The shift which follows in the last two stanzas gives the poem another twist and adds to the poignancy. How it treads the delicate line between the comedy, horror and gravity of the events constitutes the poem’s finest achievement. The naming of the neighbour is another nice detail. The emphatic repetition in ‘anything at all’, and how it segues into ‘making it up from here’ is also admirable. The conflicting emotions of the mother, apparently unshackled from a presumably loved but also implicitly domineering mother or mother-in-law, are captured with beautiful restraint. I did briefly wonder whether the last line was necessary, i.e. whether ‘she was free / to say anything’ had sufficiently implied the point, but I concluded that it would’ve been a weaker ending without it, because ‘watching’ has connotations which, despite (and possibly because of) the understatement, emotionally affect the reader even further.

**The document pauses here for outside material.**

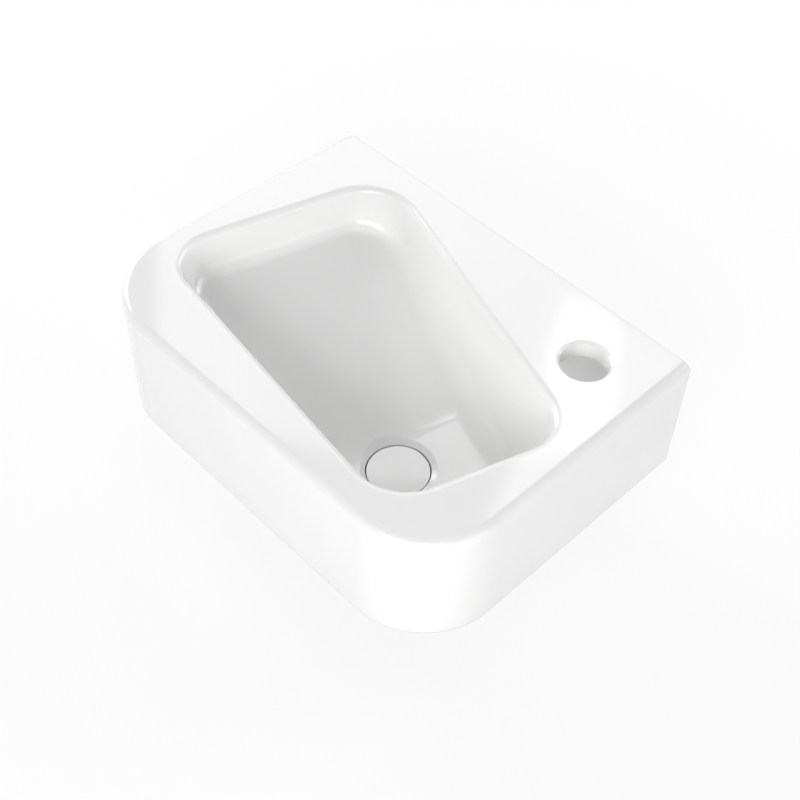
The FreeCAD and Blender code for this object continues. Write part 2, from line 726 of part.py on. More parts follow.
def make_spring():
    """The compression spring: six-sided sections of wire, set along a helix and skinned."""
    wire, radius = number("spring_wire") / 2, (number("spring_diameter") - number("spring_wire")) / 2
    rings = []
    for step in range(SPRING_TURNS * SPRING_STEPS + 1):
        turn = step / SPRING_STEPS
        angle, level = 2 * math.pi * turn, spring_path(turn)
        section = [(radius + wire * math.cos(side * math.pi / 3), level + wire * math.sin(side * math.pi / 3))
                   for side in range(6)]
        rings.append([Vector(out * math.cos(angle), out * math.sin(angle), up) for out, up in section])
    faces = [flat_face(rings[0][::-1]), flat_face(rings[-1])]
    for low, high in zip(rings, rings[1:]):
        for side in range(6):
            after = (side + 1) % 6
            faces.append(flat_face((low[side], low[after], high[after])))
            faces.append(flat_face((low[side], high[after], high[side])))
    spring = doc.addObject("Part::Feature", "cartridge_spring")
    spring.Shape = Part.Solid(Part.Shell(faces))
    place(spring, "drain_x", "drain_y", "chamber_foot + thread_clearance + spring_wire / 2")
    return spring


def flat_face(points):
    """A flat face with straight sides through the given points."""
    return Part.Face(Part.makePolygon([*points, points[0]]))


def make_waste_body():
    """The chromed outlet: flange, seat, tail with a groove between its two threads, cross and hub."""
    flange, tail, bore = "flange_diameter / 2", "tail_diameter / 2", "tail_bore / 2"
    seat, seat_foot = "seat_bore / 2", "seat_level - seat_thickness"
    groove = f"{tail} - thread_groove_depth"
    body = turned("waste_body", (
        (bore, "tail_foot"), (tail, "tail_foot"), (tail, "groove_foot"), (groove, "groove_foot"),
        (groove, "groove_top"), (tail, "groove_top"), (tail, "flange_foot"), (flange, "flange_foot"),
        (flange, "flange_top"), (bore, "flange_top"), (bore, "seat_level"), (seat, "seat_level"),
        (seat, seat_foot), (bore, f"{seat_foot} - ({bore} - {seat})")))
    sketch = new_sketch(body, "cross_arm_outline", "YZ_Plane", "spigot_diameter / 2")
    draw_outline(sketch, (
        ("-cross_thickness / 2", "hub_foot"), ("cross_thickness / 2", "hub_foot"),
        ("cross_thickness / 2", "hub_top"), ("-cross_thickness / 2", "hub_top")))
    arm = pad(body, sketch, "cross_arm", Length="(tail_bore + tail_diameter) / 4 - spigot_diameter / 2")
    doc.recompute()
    spread(body, arm, "cross_arms", 4)
    turn(body, "hub", "Revolution", (
        ("spigot_diameter / 2", "hub_foot"), ("hub_diameter / 2", "hub_foot"),
        ("hub_diameter / 2", "hub_top"), ("spigot_diameter / 2", "hub_top")))
    return body


def make_underside_seal():
    """The tapered rubber washer under the ceramic."""
    bore = "tail_diameter / 2 + loose_clearance"
    return turned("underside_seal", (
        (bore, "underside_seal_foot"), ("underside_seal_foot_diameter / 2", "underside_seal_foot"),
        ("underside_seal_diameter / 2", "boss_level"), (bore, "boss_level")))


basin = make_basin()
tail_bore = "tail_diameter + 2 * loose_clearance"
nodes = [
    basin,
    at_drain(make_cover()),
    at_drain(ring_disc("cover_pad", "pad_diameter", "pad_foot", "cover_foot")),
    at_drain(make_carrier()),
    at_drain(ring("plug_seal", "plug_seal_bore + 2 * thread_clearance", "plug_seal_diameter",
                  "seat_level", "head_foot")),
    at_drain(make_rod()),
    at_drain(hexagon("height_locknut", "locknut_across_flats", "locknut_foot", "locknut_height",
                     "rod_thread_diameter + 2 * thread_clearance")),
    at_drain(make_cap()),
    at_drain(ring("rod_wiper", "rod_shank_diameter + 2 * running_clearance", "wiper_diameter",
                  "cap_top - wiper_thickness", "cap_top")),
    at_drain(make_sleeve()),
    at_drain(make_cam()),
    at_drain(make_rotor()),
    make_spring(),
    at_drain(make_waste_body()),
    at_drain(ring("flange_seal", tail_bore, "flange_diameter", "recess_level", "flange_foot")),
    at_drain(make_underside_seal()),
    at_drain(ring("thrust_washer", tail_bore, "thrust_washer_diameter", "thrust_foot", "underside_seal_foot")),
    at_drain(hexagon("backnut", "backnut_across_flats", "backnut_foot", "backnut_height",
                     "tail_diameter + 2 * thread_clearance")),
]
doc.recompute()
broken = [item.Label for item in doc.Objects if "Invalid" in item.State or "Error" in item.State]
broken += [node.Label for node in nodes if node.Shape.isNull() or not node.Shape.isValid()]
if broken:
    raise RuntimeError(f"these objects failed: {broken}")
os.makedirs("parts", exist_ok=True)
for node in nodes:
    node.Shape.exportStep(os.path.join("parts", f"{node.Label}.step"))
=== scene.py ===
import math

import bmesh
import bpy
import numpy as np
from bpy.props import FloatProperty, FloatVectorProperty, PointerProperty
from mathutils import Matrix, Vector


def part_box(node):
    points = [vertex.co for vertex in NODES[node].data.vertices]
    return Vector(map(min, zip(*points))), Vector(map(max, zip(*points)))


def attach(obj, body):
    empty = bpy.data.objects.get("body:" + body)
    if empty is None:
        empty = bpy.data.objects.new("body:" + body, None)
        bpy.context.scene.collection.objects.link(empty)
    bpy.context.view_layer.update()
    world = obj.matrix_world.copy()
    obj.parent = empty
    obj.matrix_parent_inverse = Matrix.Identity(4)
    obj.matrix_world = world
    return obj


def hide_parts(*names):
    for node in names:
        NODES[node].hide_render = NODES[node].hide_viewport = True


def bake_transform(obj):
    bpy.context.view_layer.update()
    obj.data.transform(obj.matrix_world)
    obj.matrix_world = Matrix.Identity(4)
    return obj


bl_info = {
    "name": "Corner basin",
    "version": (1, 0, 0),
    "blender": (4, 5, 0),
    "location": "3D View > Sidebar > Basin",
    "description": "Glazes a compact hand basin and details its push-open waste",
    "category": "Object",
}

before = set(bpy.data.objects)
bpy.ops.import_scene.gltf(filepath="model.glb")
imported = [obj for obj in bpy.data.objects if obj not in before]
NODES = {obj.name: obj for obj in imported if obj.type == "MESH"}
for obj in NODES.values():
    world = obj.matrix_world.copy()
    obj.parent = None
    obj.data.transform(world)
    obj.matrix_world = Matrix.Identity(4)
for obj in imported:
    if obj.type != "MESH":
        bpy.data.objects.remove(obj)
MM = 0.001
WELD_DISTANCE = 1e-6  # points closer than this, in metres, are one point
WHITE = (1.0, 1.0, 1.0, 1.0)

# Sizes shared with the solids, in millimetres in the row frame: radii, and levels from the origin
DRAIN = (57.8, -163.2)  # the waste's upright axis
FLANGE, TAIL, BORE, SEAT = 22.8, 20.95, 18.6, 16.0
FLANGE_THICKNESS = 2.6
SEAT_TOP, SEAT_FOOT, BELOW_SEAT = -46.2, -48.4, -51.0
GROOVE_LEVEL, GROOVE_DEPTH = -75.6, 0.9
GROOVE_SIDE = (1.9, 1.4)  # how far from its level the groove starts and is at full depth
HUB_BORE, HUB_RADIUS, HUB_FOOT, HUB_TOP = 8.3, 10.5, -95.0, -86.0
SPRING_RADIUS, WIRE_RADIUS, SPRING_TURNS = 4.85, 0.45, 6.0

# Where the glaze was wiped off, in metres: it ends between these levels and these depths
WIPED_FOOT = (-0.0590, -0.0593)
WIPED_WALL_FACE = (-0.00045, -0.0002)


# Shader building

class Value:
    """A socket of a node tree, with arithmetic that adds Math nodes."""

    def __init__(self, nodes, socket):
        self.nodes = nodes
        self.socket = socket

    def math(self, operation, *operands):
        """The value of a Math node that takes this value and the operands in order."""
        inputs = dict(enumerate((self, *operands)))
        return self.nodes.add("ShaderNodeMath", {"operation": operation}, inputs)

    def __add__(self, other):
        return self.math("ADD", other)

    __radd__ = __add__

    def __mul__(self, other):
        return self.math("MULTIPLY", other)

    __rmul__ = __mul__

    def __sub__(self, other):
        return self.math("SUBTRACT", other)

    def __rsub__(self, other):
        return self.nodes.add("ShaderNodeMath", {"operation": "SUBTRACT"}, {0: other, 1: self})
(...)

What of the form? The loose quatrains, each with a shorter fourth line, let the story unfold at a gentle, relaxed pace, in line with the comparative slowness of its times. It reminds me of Kathleen Jamie’s many equally loose and brilliant quatrain poems, particularly in The Tree House and The Overhaul.

As a model of what details to include and what to omit in telling a complex tale in a relatively short poem, it ought to be anthologised, used in workshops and widely shared per se.

2 responses to “On Emma Simon’s ‘White Blancmange Rabbit’”

  1. Sheila Butterworh Avatar
    Sheila Butterworh

    Thank you for introducing me to Emma Simon. The ‘ White Blancmange Rabbit’ poem is so much up my street and your thoughts and analysis of it are fulsome and fascinating.
    As I sit over my coffee and toast I can look up to the shelf where my mother’s glass rabbit blancmange/ jelly mould is collecting dust. What long forgotten memories surface. How brilliantly Emma brings us hers.

    1. Matthew Paul Avatar

      Thanks so much for commenting, Sheila. Yes, Emma’s poem is so fantastic that I had to write about it. I meant to say in my piece that the mould hadn’t been mentioned in the poem. I wonder if they still make them.